GNOME Bugzilla – Bug 779060
likely race in kqueue-helper.c
Last modified: 2017-05-08 09:31:11 UTC
It seems that kqueue code maintains subscriptions in subs_hash_table hash table. I think that there can be a race process_kqueue_notifications() and _kh_cancel_sub() as there is no synchronization between those methods beyond hash_lock that's held only while the table is being accessed. Imagine the following scenario: - process_kqueue_notifications() is called to process a notification - it looks up the hash table and finds a subscription - concurrently with that g_kqueue_file_monitor_cancel() is called in another thread - it calls _kh_cancel_sub() to remove the subscription - g_kqueue_file_monitor_cancel() proceeds to free the subscription object - after that process_kqueue_notifications() may access freed memory I think that either the subscription objects should be reference counted. Or there should be a more coarse lock that would protect the subscription object while it's being used. I believe that the following crash was caused by the described race condition: (gdb) bt
+ Trace 237165
(gdb) i loc n = {fd = 35, flags = 2} sub = 0x81be7b090 source = 0x81ce9da80 mask = G_FILE_MONITOR_EVENT_CHANGED (gdb) p *sub $8 = {filename = 0x5a5a5a5a5a5a5a5a <error: Cannot access memory at address 0x5a5a5a5a5a5a5a5a>, user_data = 0x5a5a5a5a5a5a5a5a, pair_moves = 1515870810, fd = 1515870810, deps = 0x819778b60, is_dir = 1515870810} (gdb) p subs_hash_table $9 = (GHashTable *) 0x81c16a4c0 (gdb) p *subs_hash_table $10 = {size = 32, mod = 31, mask = 31, nnodes = 10, noccupied = 11, keys = 0x81be87700, hashes = 0x81be69800, values = 0x81be87900, hash_func = 0x80cc79c80 <g_direct_hash>, key_equal_func = 0x80cc7ba70 <g_direct_equal>, ref_count = 1, version = 12, key_destroy_func = 0x0, value_destroy_func = 0x0} (gdb) p *subs_hash_table->keys@32 $14 = {0x0, 0x0, 0x0, 0x0, 0x0, 0x24, 0x25, 0x26, 0x27, 0x28, 0x29, 0x2a, 0x2b, 0x2c, 0x2d, 0x0 <repeats 17 times>} Please note that 0x5a is a marker of freed memory (I enabled that feature in jemalloc) and that fd=35 is missing from the hash table.

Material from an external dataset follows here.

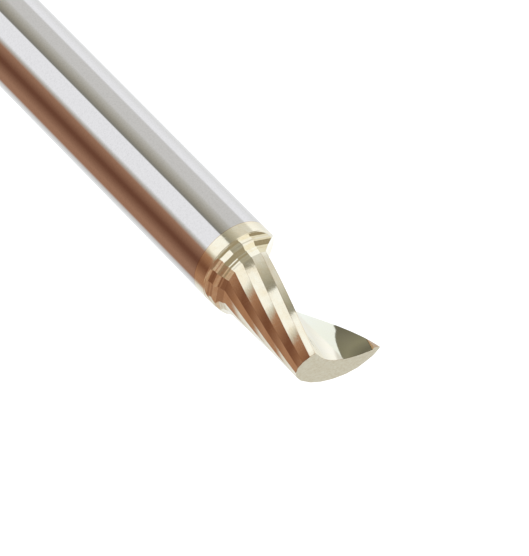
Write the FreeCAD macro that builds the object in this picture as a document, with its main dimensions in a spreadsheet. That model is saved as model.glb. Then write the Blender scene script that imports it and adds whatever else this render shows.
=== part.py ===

> - concurrently with that g_kqueue_file_monitor_cancel() is called in another thread Why would that happen? process_kqueue_notifications() is called from an I/O watch on an FD in the same thread where g_kqueue_file_monitor_start() was called. GFileMonitor is not thread-safe, so g_kqueue_file_monitor_cancel() is only allowed to be called in that same thread. So there should be no need for locking here, as the subs_hash_table should only ever be accessed from one thread. Can you get a full backtrace of the crash using `thread apply all backtrace`?
(In reply to Philip Withnall from comment #1) > > - concurrently with that g_kqueue_file_monitor_cancel() is called in another thread > > Why would that happen? Sorry, I don't know. I don't know much about the concurrency model, I was just speculating based on what I saw in the dump. > Can you get a full backtrace of the crash using `thread apply all backtrace`? Attaching.
Created attachment 346557 [details] all stacks
Could you possibly reproduce the bug under Valgrind’s memcheck and drd tools? Either there’s some memory corruption happening which is causing non-kqueue code to free the kqueue_sub; or it is a threading problem (as you suggest) and we need to work out which thread is destroying or cancelling the GFileMonitor. Thanks.
Unfortunately, that's hard for me to do, because I can not reproduce the problem at will. It happens randomly and not very frequently. I noticed that only Mozilla products (firefox and thunderbird) seem to be affected. Not sure if that helps.
OK. If you do manage to reproduce it under those tools it would be very helpful. Otherwise I will try and find some time in the next few weeks to step through the code more closely and work out where a problem might exist.
Did you try: https://bugzilla.gnome.org/show_bug.cgi?id=779777 https://bugs.freebsd.org/bugzilla/show_bug.cgi?id=214338
This might be a duplicate of bug #739424. I’m going to mark it as such for now; please re-open it if you can show it’s a separate threading problem in the same code. Thanks. *** This bug has been marked as a duplicate of bug 739424 ***